Job or queue errors are indicated by an uppercase E in the qstat output.
A job enters the error state when the grid engine system tries to run a job but fails for a reason that is specific to the job.
A queue enters the error state when the grid engine system tries to run a job but fails for a reason that is specific to the queue.
The grid engine system offers a set of possibilities for users and administrators to gather diagnosis information in case of job execution errors. Both the queue and the job error states result from a failed job execution. Therefore the diagnosis possibilities are applicable to both types of error states.
User abort mail. If jobs are submitted with the qsub -m a command, abort mail is sent to the address specified with the -M user[@host] option. The abort mail contains diagnosis information about job errors. Abort mail is the recommended source of information for users.
qacct accounting. If no abort mail is available, the user can run the qacct -j command. This command gets information about the job error from the grid engine system's job accounting function.
Administrator abort mail.
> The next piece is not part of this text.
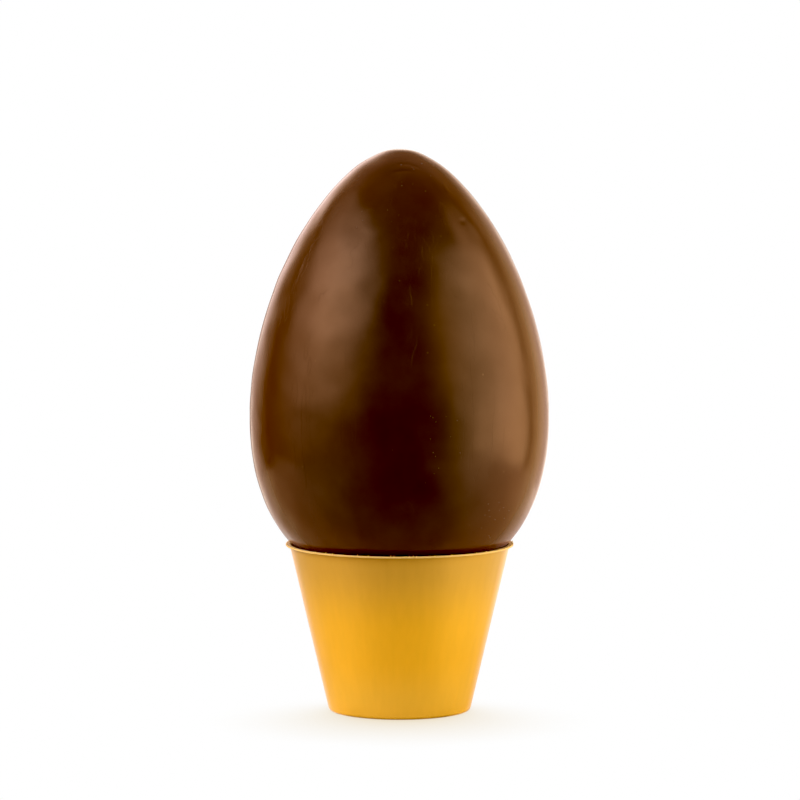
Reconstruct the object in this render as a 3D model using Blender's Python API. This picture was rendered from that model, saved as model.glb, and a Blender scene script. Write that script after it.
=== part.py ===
"""A chocolate egg standing in a thin gold plastic cup.

The egg is cast in two halves that are joined along an upright plane, which
leaves a low bead round it. It stands blunt end down in a cup formed from thin
plastic sheet, and rests on the cup's rolled-out mouth.

Units are metres, +Z is up. The origin is the middle of the cup's foot, on the
surface that the cup stands on.
"""

import math

import bmesh
import bpy

# Egg
EGG_LENGTH = 0.1540
EGG_WIDTH = 0.1050
# The outline departs from an ellipse by a cubic in the share of the length:
# the first number points the upper end, the others keep the flanks full.
EGG_SHAPE = (-0.2234, 0.0299, -0.0775)
EGG_RINGS = 44
EGG_COLUMNS = 70
WIDTH_STEPS = 2000

# The bead where the egg's two halves are joined
SEAM_TURN = math.radians(3.0)
SEAM_HALF_WIDTH = 0.0008
SEAM_HEIGHT = 0.0002
SEAM_WIDEST_TURN = 0.4 * 2.0 * math.pi / EGG_COLUMNS

# Cup
SHEET = 0.0005
CUP_HEIGHT = 0.0590
CUP_FOOT_RADIUS = 0.0249
CUP_MOUTH_RADIUS = 0.0388
LIP_RADIUS = 0.0401
LIP_BEND_RADIUS = 0.0005
FOOT_BEND_RADIUS = 0.0014
FOOT_RING_WIDTH = 0.0035
FOOT_RISE = 0.0010
FOOT_RISE_RUN = 0.0012
CUP_COLUMNS = 64
BEND_STEPS = 3

# The egg's outline passes this far inside the cup's mouth, at the lip's height,
# which leaves the bead clear of the lip.
SEAT_GAP = 0.0004


def clear_scene():
    for obj in list(bpy.data.objects):
        bpy.data.objects.remove(obj)


def material(name, colour, roughness, metallic):
    made = bpy.data.materials.new(name)
    made.use_nodes = True
    shader = made.node_tree.nodes["Principled BSDF"]
    shader.inputs["Base Color"].default_value = (*colour, 1.0)
    shader.inputs["Roughness"].default_value = roughness
    shader.inputs["Metallic"].default_value = metallic
    return made


def add_object(name, bm, finish):
    mesh = bpy.data.meshes.new(name)
    bmesh.ops.recalc_face_normals(bm, faces=bm.faces)
    bm.to_mesh(mesh)
    bm.free()
    mesh.materials.append(finish)
    mesh.shade_smooth()
    mesh.set_sharp_from_angle(angle=math.radians(35.0))
    obj = bpy.data.objects.new(name, mesh)
    bpy.context.scene.collection.objects.link(obj)
    return obj


# The egg's outline


def unit_radius(turn):
    """The outline's half width before it is scaled to the egg's width.

    turn runs from 0 at the pointed end to pi at the blunt end.
    """
    along = math.cos(turn)
    first, second, third = EGG_SHAPE
    fullness = 1.0 + first * along + second * along**2 + third * along**3
    return math.sin(turn) * fullness


WIDEST = max(unit_radius(math.pi * i / WIDTH_STEPS) for i in range(WIDTH_STEPS))


def egg_outline(turn):
    """Half width and height of the outline, from the middle of the length."""
    radius = EGG_WIDTH / 2.0 * unit_radius(turn) / WIDEST
    return radius, EGG_LENGTH / 2.0 * math.cos(turn)


def egg_middle():
    """Height of the middle of the egg once it is seated in the cup's mouth."""
    seat_radius = CUP_MOUTH_RADIUS - SHEET - SEAT_GAP
    above, below = math.pi / 2.0, math.pi
    while below - above > 1e-9:
        middle = (above + below) / 2.0
        if egg_outline(middle)[0] > seat_radius:
            above = middle
        else:
            below = middle
    return CUP_HEIGHT - egg_outline(above)[1]


# Egg


def column_turns(radius):
    """The turns round the axis of one ring's points, as (turn, bead height).

    Each half has evenly spaced columns, and three more, close together, carry
    the bead at either side. The bead keeps its width along the surface until
    the ring is too small to hold it.
    """
    spread = min(SEAM_HALF_WIDTH / radius, SEAM_WIDEST_TURN)
    lift = SEAM_HEIGHT * min(1.0, radius * SEAM_WIDEST_TURN / SEAM_HALF_WIDTH)
    half_columns = EGG_COLUMNS // 2
    turns = []
    for side in (0.0, math.pi):
        start = SEAM_TURN + side
        turns += [(start - spread, 0.0), (start, lift), (start + spread, 0.0)]
        for step in range(1, half_columns):
            turns.append((start + math.pi * step / half_columns, 0.0))
    return turns


def egg_ring(bm, turn, middle):
    radius, height = egg_outline(turn)
    ring = []
    for around, lift in column_turns(radius):
        reach = radius + lift
        place = (reach * math.cos(around), reach * math.sin(around), middle + height)
        ring.append(bm.verts.new(place))
    return ring


def make_egg(finish):
    bm = bmesh.new()
    middle = egg_middle()
    tip = bm.verts.new((0.0, 0.0, middle + EGG_LENGTH / 2.0))
    bottom = bm.verts.new((0.0, 0.0, middle - EGG_LENGTH / 2.0))
    turns = [math.pi * i / EGG_RINGS for i in range(1, EGG_RINGS)]
    rings = [egg_ring(bm, turn, middle) for turn in turns]
    for upper, lower in zip(rings, rings[1:]):
        for i in range(len(upper)):
            bm.faces.new((upper[i - 1], upper[i], lower[i], lower[i - 1]))
    for i in range(len(rings[0])):
        bm.faces.new((tip, rings[0][i], rings[0][i - 1]))
        bm.faces.new((bottom, rings[-1][i - 1], rings[-1][i]))
    return add_object("egg", bm, finish)


# Cup


def bend(centre, radius, first_angle, last_angle):
    """Points on an arc of the sheet's middle line, both ends included."""
    points = []
    for step in range(BEND_STEPS + 1):
        angle = first_angle + (last_angle - first_angle) * step / BEND_STEPS
        x = centre[0] + radius * math.cos(angle)
        points.append((x, centre[1] + radius * math.sin(angle)))
    return points


def cup_middle_line():
    """The sheet's middle line, from the axis out and up to the lip's edge."""
    half = SHEET / 2.0
    slope = math.atan2(CUP_MOUTH_RADIUS - CUP_FOOT_RADIUS, CUP_HEIGHT)
    wall_at_foot = CUP_FOOT_RADIUS - half / math.cos(slope)
    foot_height = half
    lip_height = CUP_HEIGHT - half

    # Where the foot turns up into the wall: the arc touches the foot's plane
    # and the leaning wall.
    centre_z = foot_height + FOOT_BEND_RADIUS
    wall_there = wall_at_foot + math.tan(slope) * centre_z
    centre_x = wall_there - FOOT_BEND_RADIUS / math.cos(slope)
    foot_bend = bend((centre_x, centre_z), FOOT_BEND_RADIUS, -math.pi / 2.0, -slope)

    # Where the wall turns out into the lip.
    centre_z = lip_height - LIP_BEND_RADIUS
    wall_there = wall_at_foot + math.tan(slope) * centre_z
    centre_x = wall_there + LIP_BEND_RADIUS / math.cos(slope)
    lip_bend = bend(
        (centre_x, centre_z), LIP_BEND_RADIUS, math.pi - slope, math.pi / 2.0
    )

    ring_inside = foot_bend[0][0] - FOOT_RING_WIDTH
    raised = foot_height + FOOT_RISE
    raised_floor = [(0.0, raised), (ring_inside - FOOT_RISE_RUN, raised)]
    foot_ring = [(ring_inside, foot_height)]
    lip_edge = [(LIP_RADIUS, lip_height)]
    return raised_floor + foot_ring + foot_bend + lip_bend + lip_edge


def offset_line(points, distance):
    """The line moved sideways by distance, to its right where that is positive.

    At a corner the moved point lies on both of the moved stretches.
    """
    moved = []
    for i, (x, z) in enumerate(points):
        normals = []
        for j in (i - 1, i):
            if 0 <= j < len(points) - 1:
                run = points[j + 1][0] - points[j][0]
                rise = points[j + 1][1] - points[j][1]
                length = math.hypot(run, rise)
                normals.append((rise / length, -run / length))
        normal_x = sum(normal[0] for normal in normals) / len(normals)
        normal_z = sum(normal[1] for normal in normals) / len(normals)
        stretch = distance / (normal_x**2 + normal_z**2)
        moved.append((x + normal_x * stretch, z + normal_z * stretch))
    return moved


def make_cup(finish):
    bm = bmesh.new()
    line = cup_middle_line()
    outside = offset_line(line, SHEET / 2.0)
    inside = offset_line(line, -SHEET / 2.0)
    section = outside + inside[::-1]
    verts = [bm.verts.new((x, 0.0, z)) for x, z in section]
    edges = [bm.edges.new(pair) for pair in zip(verts, verts[1:])]
    bmesh.ops.spin(
        bm,
        geom=verts + edges,
        cent=(0.0, 0.0, 0.0),
        axis=(0.0, 0.0, 1.0),
        angle=2.0 * math.pi,
        steps=CUP_COLUMNS,
        use_merge=True,
    )
    bmesh.ops.remove_doubles(bm, verts=bm.verts, dist=1e-6)
    return add_object("cup", bm, finish)


clear_scene()
make_egg(material("chocolate", (0.075, 0.026, 0.008), 0.32, 0.0))
make_cup(material("gold_plastic", (0.80, 0.42, 0.045), 0.38, 0.6))
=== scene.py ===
"""A chocolate egg, point up, in the thin gold plastic cup that it stands in.

Everything is in metres, +Z is up, and the origin is the middle of the cup's foot.
"""

import math

import bpy
import numpy as np
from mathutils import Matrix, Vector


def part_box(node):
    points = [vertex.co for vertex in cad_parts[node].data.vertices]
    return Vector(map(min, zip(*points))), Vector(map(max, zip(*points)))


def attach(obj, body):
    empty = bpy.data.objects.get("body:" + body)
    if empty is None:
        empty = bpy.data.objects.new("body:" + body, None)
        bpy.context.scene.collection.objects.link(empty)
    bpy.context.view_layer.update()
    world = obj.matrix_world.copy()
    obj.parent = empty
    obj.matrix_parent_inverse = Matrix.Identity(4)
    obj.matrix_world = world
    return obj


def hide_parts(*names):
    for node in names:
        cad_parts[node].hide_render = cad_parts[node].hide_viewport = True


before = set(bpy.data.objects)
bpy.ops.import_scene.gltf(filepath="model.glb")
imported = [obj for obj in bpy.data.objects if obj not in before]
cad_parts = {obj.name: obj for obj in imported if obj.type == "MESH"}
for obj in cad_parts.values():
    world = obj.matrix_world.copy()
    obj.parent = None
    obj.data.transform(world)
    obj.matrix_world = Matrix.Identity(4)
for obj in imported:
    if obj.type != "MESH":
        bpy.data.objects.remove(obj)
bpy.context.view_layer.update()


# ----------------------------------------------------------------------------
# The egg
#
# A hollow shell of milk chocolate, cast as two halves in a polished mould and
# joined along an upright plane. The seam is left as a low bead, and the shell
# has shrunk a little unevenly from its mould, so its gloss is slightly wavy.
# ----------------------------------------------------------------------------

# The outline, which stays just inside the egg's solid, and its fullness: what
# goes with the cosine of the turn, with its square and with its cube
END_CLEARANCE = 0.00002
SIDE_CLEARANCE = 0.00004
EGG_BOTTOM, EGG_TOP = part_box("egg")
EGG_MIDDLE = (EGG_BOTTOM.z + EGG_TOP.z) / 2.0
EGG_HALF_LENGTH = (EGG_TOP.z - EGG_BOTTOM.z) / 2.0 - END_CLEARANCE
EGG_RADIUS = EGG_TOP.y - SIDE_CLEARANCE
EGG_SHAPE = (-0.2234, 0.0299, -0.0775)

# Turns close enough together to read the outline from, and the step of the turn
# that its slant is taken over
ALL_TURNS = np.linspace(0.0, np.pi, 2001)
NEXT_TURN = 1e-4

# The grid: rings crowd towards the tip, and columns towards the seam
EGG_RINGS = 280
EGG_COLUMNS = 354
TIP_CROWDING = 2.5
TIP_CROWDING_REACH = 0.80
SEAM_CROWDING = 0.33

# The seam's plane, and the bead along it, which fades out close to the axis
SEAM_TURN = math.radians(3.0)
BEAD_HALF_WIDTH = 0.0008
BEAD_HEIGHT = 0.0002
BEAD_FADE_RADIUS = 0.006

# Uneven shrinkage: seed, number of waves, shortest and longest wave, slope. The
# short waves are lower on the right, past a band across the middle, and all of
# them fade out where the sine of the turn times the fade is under one.
LONG_WAVES = (7, 22, 0.024, 0.060, 0.010)
SHORT_WAVES = (11, 34, 0.008, 0.020, 0.035)
SHORT_WAVES_RIGHT = 0.40
SHORT_WAVES_CHANGE = 0.02
POLE_FADE = 4.0

# The blunter tip: how far each step stands out, how deep it lies and its reach,
# and the distance from the axis within which they fade out
TIP_STEPS = ((0.00025, 0.0, 0.0009), (-0.00033, 0.0028, 0.0019))
TIP_FADE_RADIUS = 0.004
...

An administrator can order administrator mails about job execution problems by specifying an appropriate email address. See under administrator_mail on the sge_conf(5) man page. Administrator mail contains more detailed diagnosis information than user abort mail. Administrator mail is the recommended method in case of frequent job execution errors.
Messages files. If no administrator mail is available, you should investigate the qmaster messages file first. You can find entries that are related to a certain job by searching for the appropriate job ID. In the default installation, the qmaster messages file is sge-root/cell/spool/qmaster/messages.
You can sometimes find additional information in the messages of the execd daemon from which the job was started. Use qacct -j job-id to discover the host from which the job was started, and search in sge-root/cell/spool/host/messages for the job ID.